Set problem -
Your task is to copy every record exactly.

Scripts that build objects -
-*-*-
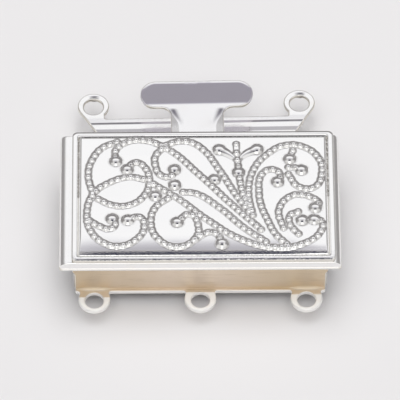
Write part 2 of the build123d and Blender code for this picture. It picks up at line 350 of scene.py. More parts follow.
def sheetPiece(name, outline, holes, face, sheet, material, rows, columns, extra=None):
    # A bent sheet of metal from its flat pattern. face(x, s) gives the good side, rows and columns place the
    # points inside the pattern, and every cut edge is rounded.
    thick, radius = sheet["thickness"], sheet["edgeRadius"]
    loops = []
    for points, turn in [(outline, 1)] + [(hole, -1) for hole in holes]:
        loop = splitLoop(points, rows, sheet["spacing"])
        ahead = np.roll(loop, -1, 0)
        area = np.sum(loop[:, 0] * ahead[:, 1] - ahead[:, 0] * loop[:, 1])
        loops.append(loop if area * turn > 0 else loop[::-1])
    quarter = np.linspace(0, pi / 2, sheet["turns"])
    profile = [(radius - radius * sin(a), radius - radius * cos(a), a) for a in quarter]
    profile += [(i, thick - d, pi - a) for i, d, a in reversed(profile) if thick - 2 * d > 1e-4]
    flat, depth, tilt, out, faces, rims, edges, top, under = [], [], [], [], [], [], [], [], []
    first = at = 0
    for loop in loops:
        along = unit(np.roll(loop, -1, 0) - loop) + unit(loop - np.roll(loop, 1, 0))
        mitre = 2 / np.linalg.norm(along, axis=1, keepdims=True)
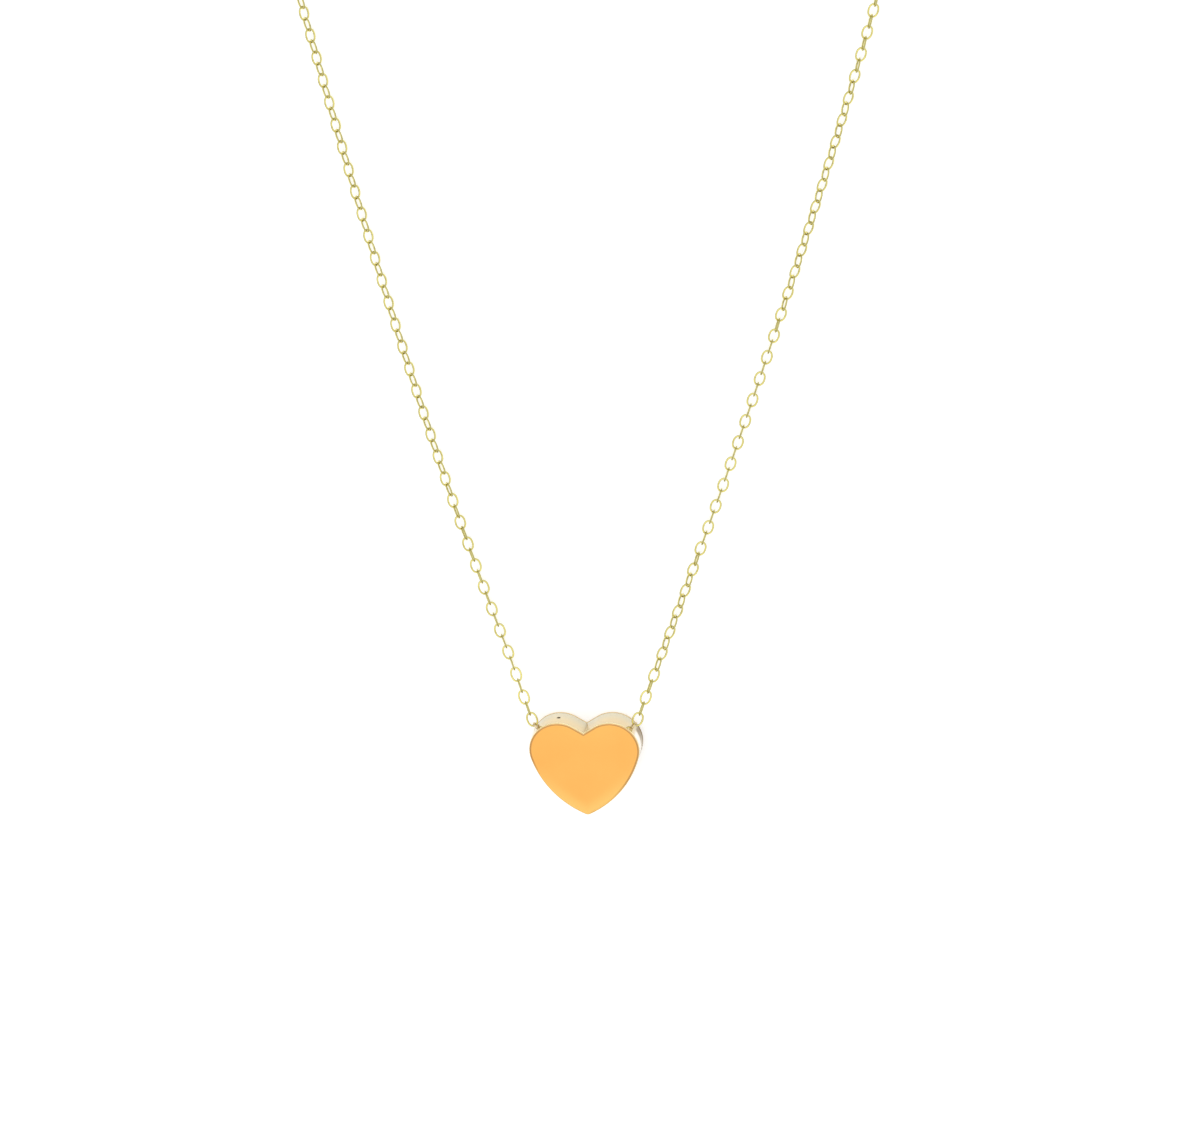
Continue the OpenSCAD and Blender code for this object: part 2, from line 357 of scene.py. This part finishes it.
def ring_rings(centre, x_dir, y_dir, radius, wire, steps, sides, start=0.0, stop=360.0):
    """Round sections of a wire bent round centre in the plane of x_dir and y_dir, in degrees."""
    full = abs(stop - start) >= 360
    normal = np.cross(x_dir, y_dir)
    rings = []
    for a in np.radians(np.linspace(start, stop, steps, endpoint=not full)):
        out = math.cos(a) * x_dir + math.sin(a) * y_dir
        rings.append([
            centre + radius * out + wire / 2 * (math.cos(b) * out - math.sin(b) * normal)
            for b in np.linspace(0, 2 * math.pi, sides, endpoint=False)
        ])
    return rings


# ---------------------------------------------------------------------------
# Heart
# ---------------------------------------------------------------------------

lobe_at = np.array([HEART_W / 2 - LOBE_R, HEART_H / 2 - LOBE_R])
tip_at = np.array([0, TIP_R - HEART_H / 2])
lobe_end_dir = np.array([math.cos(LOBE_RUN), -math.sin(LOBE_RUN)])
lobe_to_tip = lobe_at - tip_at
radius_diff = LOBE_R - TIP_R
side_extra = (lobe_to_tip @ lobe_to_tip - radius_diff**2) / (
    2 * (lobe_to_tip @ lobe_end_dir + radius_diff)
)
side_r = LOBE_R + side_extra
side_at = lobe_at - side_extra * lobe_end_dir
tip_turn = math.atan2(tip_at[1] - side_at[1], tip_at[0] - side_at[0])
heart_mid = np.array([(plate_low[0] + plate_high[0]) / 2, (plate_low[1] + plate_high[1]) / 2])


def arc(at, radius, start, stop, count):
    return [
        at + radius * np.array([math.cos(a), math.sin(a)])
        for a in np.linspace(start, stop, count)
    ]


def half_outline(inset):
    """Right half of the heart's outline from tip to notch, moved inwards by inset."""
    lobe = arc(lobe_at, LOBE_R - inset, -LOBE_RUN, math.pi / 2 + NOTCH_SLOPE, 60)
    if inset < TIP_R:
        side_from = tip_turn
        tip = arc(tip_at, TIP_R - inset, -math.pi / 2, tip_turn, 8)
    else:
        # past the tip's own radius, the two sides run straight into each other
        side_from = -math.acos(-side_at[0] / (side_r - inset))
        tip = [arc(side_at, side_r - inset, side_from, side_from, 1)[0]] * 8
    side = arc(side_at, side_r - inset, side_from, -LOBE_RUN, 28)
    fall = [
        lobe[-1] + t * lobe[-1][0] * np.array([-1, -math.tan(NOTCH_SLOPE)])
        for t in np.linspace(0, 1, 8)[1:]
    ]
    return tip + side[1:] + lobe[1:] + fall


def outline(inset):
    half = half_outline(inset)
    return half + [np.array([-p[0], p[1]]) for p in half[-2:0:-1]]


def level(points, z):
    return [np.array([*(p + heart_mid), z]) for p in points]


def smooth(value, low, high):
    """0 at low and 1 at high, easing between them."""
    t = min(1.0, max(0.0, (value - low) / (high - low)))
    return t * t * (3 - 2 * t)


def painted_shade_below_loop(x, y):
    """How much painted shade lies below the right attachment loop, on the band and the back plate's
    rim.
    """
    away = math.degrees(math.atan2(y - lobe_at[1], x - lobe_at[0]))
    dark = PAINTED_SHADE_LEAST + (1 - PAINTED_SHADE_LEAST) * smooth(away, *PAINTED_SHADE_DEEPEST)
    if x <= 0:
        return 0.0
    return dark * smooth(away, *PAINTED_SHADE_IN) * (1 - smooth(away, *PAINTED_SHADE_OUT))


def painted_rim_line(x, y):
    """How strong the painted dark reflection round the face is: none along the lower left and the tip.
    """
    low_left = smooth(-y, -1.5, 1.0) * (1 - smooth(x, 0.0, 1.2))
    low_right = smooth(-y, 1.0, 4.5) * smooth(x, 0.0, 1.2)
    return (1 - low_left) * (1 - 0.9 * low_right)


def heart_plate(name, node, outer_z, up):
    """A sheet plate with a polished rolled edge. up is 1 for the front plate and -1 for the back.

    The polishing wheel has rounded its face off a little towards the edge.
    """
    inner_z = outer_z - up * PLATE_T
    profile = [(INNER_BEVEL, inner_z), (0.0, inner_z + up * INNER_BEVEL)]
    for a in np.radians(np.linspace(0, 90, 8)):
        drop = DOME_DROP + EDGE_R * (1 - math.sin(a))
        profile.append((EDGE_R * (1 - math.cos(a)), outer_z - up * drop))
    rim_rings = len(profile) - 3
    for inset in DOME_STEPS:
        drop = DOME_DROP * ((DOME_REACH - inset) / (DOME_REACH - EDGE_R)) ** 2
        profile.append((inset, outer_z - up * drop))
    build = Build()
    rings, wear_and_painted_shade, painted_reflection = [], [], []
    for inset, z in profile:
        points = outline(inset)
        ring = level(points, z)
        # painted light: bright is a painted reflection, yellower towards the bottom; dark is a painted
        # dark reflection, the brown line round the front plate, or painted shade below the right loop
        # on the back plate
        low = [smooth(-p[1], -1.0, 4.5) for p in points]
        line = 1 - smooth(abs(inset - LINE_INSET), LINE_CORE, LINE_FADE)
        if up > 0:
            dark = [LINE_DEPTH * line * painted_rim_line(*p) for p in points]
        else:
            dark = [LINE_DEPTH * painted_shade_below_loop(*p) for p in points]
        bright = [t * (1 - smooth(inset, 0.2, 1.9)) for t in low]
        if up < 0:
            ring, dark, bright = ring[::-1], dark[::-1], bright[::-1]
        rings.append(ring)
        wear_and_painted_shade += dark
        painted_reflection += bright
    slots = [1] * rim_rings + [0] * (len(rings) - rim_rings)
    build.rings(rings, closed_path=False, wear_and_painted_shade=wear_and_painted_shade, painted_reflection=painted_reflection, slots=slots)
    obj = build.piece(name, [FACE, RIM if up > 0 else BAND], "heart", [node])
    sharp_by_angle(obj, 60)
    return obj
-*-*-
Answer to the task -
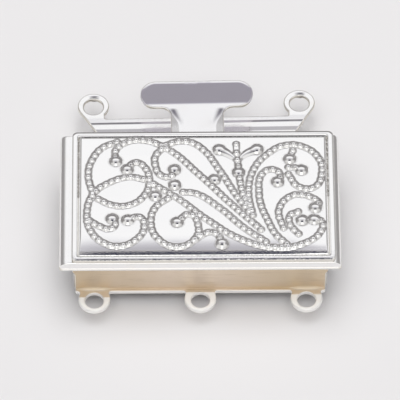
Write part 2 of the build123d and Blender code for this picture. It picks up at line 350 of scene.py. More parts follow.
def sheetPiece(name, outline, holes, face, sheet, material, rows, columns, extra=None):
    # A bent sheet of metal from its flat pattern. face(x, s) gives the good side, rows and columns place the
    # points inside the pattern, and every cut edge is rounded.
    thick, radius = sheet["thickness"], sheet["edgeRadius"]
    loops = []
    for points, turn in [(outline, 1)] + [(hole, -1) for hole in holes]:
        loop = splitLoop(points, rows, sheet["spacing"])
        ahead = np.roll(loop, -1, 0)
        area = np.sum(loop[:, 0] * ahead[:, 1] - ahead[:, 0] * loop[:, 1])
        loops.append(loop if area * turn > 0 else loop[::-1])
    quarter = np.linspace(0, pi / 2, sheet["turns"])
    profile = [(radius - radius * sin(a), radius - radius * cos(a), a) for a in quarter]
    profile += [(i, thick - d, pi - a) for i, d, a in reversed(profile) if thick - 2 * d > 1e-4]
    flat, depth, tilt, out, faces, rims, edges, top, under = [], [], [], [], [], [], [], [], []
    first = at = 0
    for loop in loops:
        along = unit(np.roll(loop, -1, 0) - loop) + unit(loop - np.roll(loop, 1, 0))
        mitre = 2 / np.linalg.norm(along, axis=1, keepdims=True)
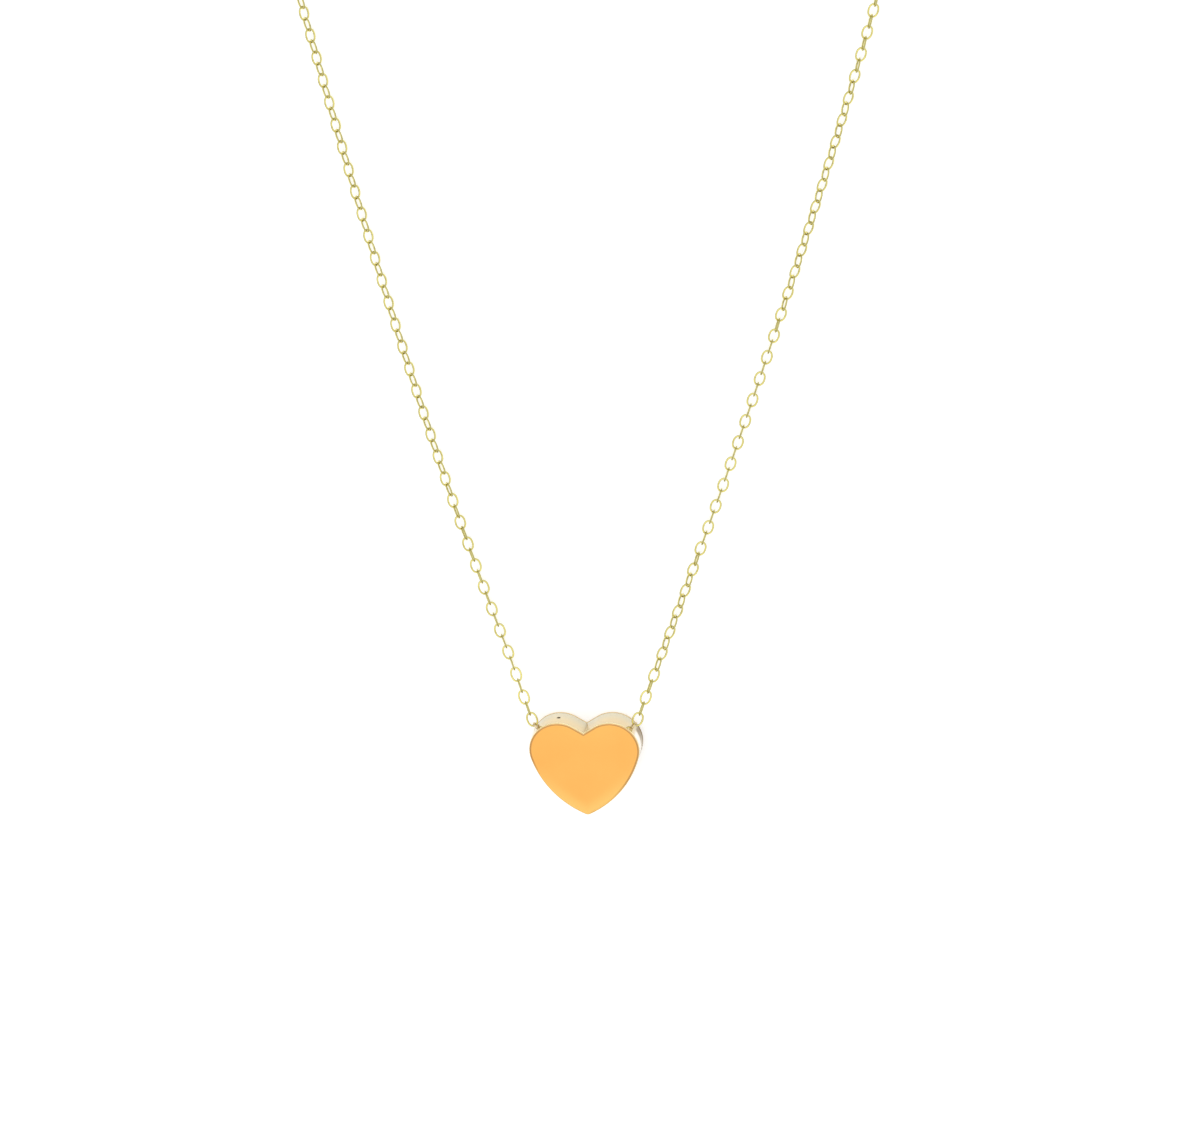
Continue the OpenSCAD and Blender code for this object: part 2, from line 357 of scene.py. This part finishes it.
def ring_rings(centre, x_dir, y_dir, radius, wire, steps, sides, start=0.0, stop=360.0):
    """Round sections of a wire bent round centre in the plane of x_dir and y_dir, in degrees."""
    full = abs(stop - start) >= 360
    normal = np.cross(x_dir, y_dir)
    rings = []
    for a in np.radians(np.linspace(start, stop, steps, endpoint=not full)):
        out = math.cos(a) * x_dir + math.sin(a) * y_dir
        rings.append([
            centre + radius * out + wire / 2 * (math.cos(b) * out - math.sin(b) * normal)
            for b in np.linspace(0, 2 * math.pi, sides, endpoint=False)
        ])
    return rings


# ---------------------------------------------------------------------------
# Heart
# ---------------------------------------------------------------------------

lobe_at = np.array([HEART_W / 2 - LOBE_R, HEART_H / 2 - LOBE_R])
tip_at = np.array([0, TIP_R - HEART_H / 2])
lobe_end_dir = np.array([math.cos(LOBE_RUN), -math.sin(LOBE_RUN)])
lobe_to_tip = lobe_at - tip_at
radius_diff = LOBE_R - TIP_R
side_extra = (lobe_to_tip @ lobe_to_tip - radius_diff**2) / (
    2 * (lobe_to_tip @ lobe_end_dir + radius_diff)
)
side_r = LOBE_R + side_extra
side_at = lobe_at - side_extra * lobe_end_dir
tip_turn = math.atan2(tip_at[1] - side_at[1], tip_at[0] - side_at[0])
heart_mid = np.array([(plate_low[0] + plate_high[0]) / 2, (plate_low[1] + plate_high[1]) / 2])


def arc(at, radius, start, stop, count):
    return [
        at + radius * np.array([math.cos(a), math.sin(a)])
        for a in np.linspace(start, stop, count)
    ]


def half_outline(inset):
    """Right half of the heart's outline from tip to notch, moved inwards by inset."""
    lobe = arc(lobe_at, LOBE_R - inset, -LOBE_RUN, math.pi / 2 + NOTCH_SLOPE, 60)
    if inset < TIP_R:
        side_from = tip_turn
        tip = arc(tip_at, TIP_R - inset, -math.pi / 2, tip_turn, 8)
    else:
        # past the tip's own radius, the two sides run straight into each other
        side_from = -math.acos(-side_at[0] / (side_r - inset))
        tip = [arc(side_at, side_r - inset, side_from, side_from, 1)[0]] * 8
    side = arc(side_at, side_r - inset, side_from, -LOBE_RUN, 28)
    fall = [
        lobe[-1] + t * lobe[-1][0] * np.array([-1, -math.tan(NOTCH_SLOPE)])
        for t in np.linspace(0, 1, 8)[1:]
    ]
    return tip + side[1:] + lobe[1:] + fall


def outline(inset):
    half = half_outline(inset)
    return half + [np.array([-p[0], p[1]]) for p in half[-2:0:-1]]


def level(points, z):
    return [np.array([*(p + heart_mid), z]) for p in points]


def smooth(value, low, high):
    """0 at low and 1 at high, easing between them."""
    t = min(1.0, max(0.0, (value - low) / (high - low)))
    return t * t * (3 - 2 * t)


def painted_shade_below_loop(x, y):
    """How much painted shade lies below the right attachment loop, on the band and the back plate's
    rim.
    """
    away = math.degrees(math.atan2(y - lobe_at[1], x - lobe_at[0]))
    dark = PAINTED_SHADE_LEAST + (1 - PAINTED_SHADE_LEAST) * smooth(away, *PAINTED_SHADE_DEEPEST)
    if x <= 0:
        return 0.0
    return dark * smooth(away, *PAINTED_SHADE_IN) * (1 - smooth(away, *PAINTED_SHADE_OUT))


def painted_rim_line(x, y):
    """How strong the painted dark reflection round the face is: none along the lower left and the tip.
    """
    low_left = smooth(-y, -1.5, 1.0) * (1 - smooth(x, 0.0, 1.2))
    low_right = smooth(-y, 1.0, 4.5) * smooth(x, 0.0, 1.2)
    return (1 - low_left) * (1 - 0.9 * low_right)


def heart_plate(name, node, outer_z, up):
    """A sheet plate with a polished rolled edge. up is 1 for the front plate and -1 for the back.

    The polishing wheel has rounded its face off a little towards the edge.
    """
    inner_z = outer_z - up * PLATE_T
    profile = [(INNER_BEVEL, inner_z), (0.0, inner_z + up * INNER_BEVEL)]
    for a in np.radians(np.linspace(0, 90, 8)):
        drop = DOME_DROP + EDGE_R * (1 - math.sin(a))
        profile.append((EDGE_R * (1 - math.cos(a)), outer_z - up * drop))
    rim_rings = len(profile) - 3
    for inset in DOME_STEPS:
        drop = DOME_DROP * ((DOME_REACH - inset) / (DOME_REACH - EDGE_R)) ** 2
        profile.append((inset, outer_z - up * drop))
    build = Build()
    rings, wear_and_painted_shade, painted_reflection = [], [], []
    for inset, z in profile:
        points = outline(inset)
        ring = level(points, z)
        # painted light: bright is a painted reflection, yellower towards the bottom; dark is a painted
        # dark reflection, the brown line round the front plate, or painted shade below the right loop
        # on the back plate
        low = [smooth(-p[1], -1.0, 4.5) for p in points]
        line = 1 - smooth(abs(inset - LINE_INSET), LINE_CORE, LINE_FADE)
        if up > 0:
            dark = [LINE_DEPTH * line * painted_rim_line(*p) for p in points]
        else:
            dark = [LINE_DEPTH * painted_shade_below_loop(*p) for p in points]
        bright = [t * (1 - smooth(inset, 0.2, 1.9)) for t in low]
        if up < 0:
            ring, dark, bright = ring[::-1], dark[::-1], bright[::-1]
        rings.append(ring)
        wear_and_painted_shade += dark
        painted_reflection += bright
    slots = [1] * rim_rings + [0] * (len(rings) - rim_rings)
    build.rings(rings, closed_path=False, wear_and_painted_shade=wear_and_painted_shade, painted_reflection=painted_reflection, slots=slots)
    obj = build.piece(name, [FACE, RIM if up > 0 else BAND], "heart", [node])
    sharp_by_angle(obj, 60)
    return obj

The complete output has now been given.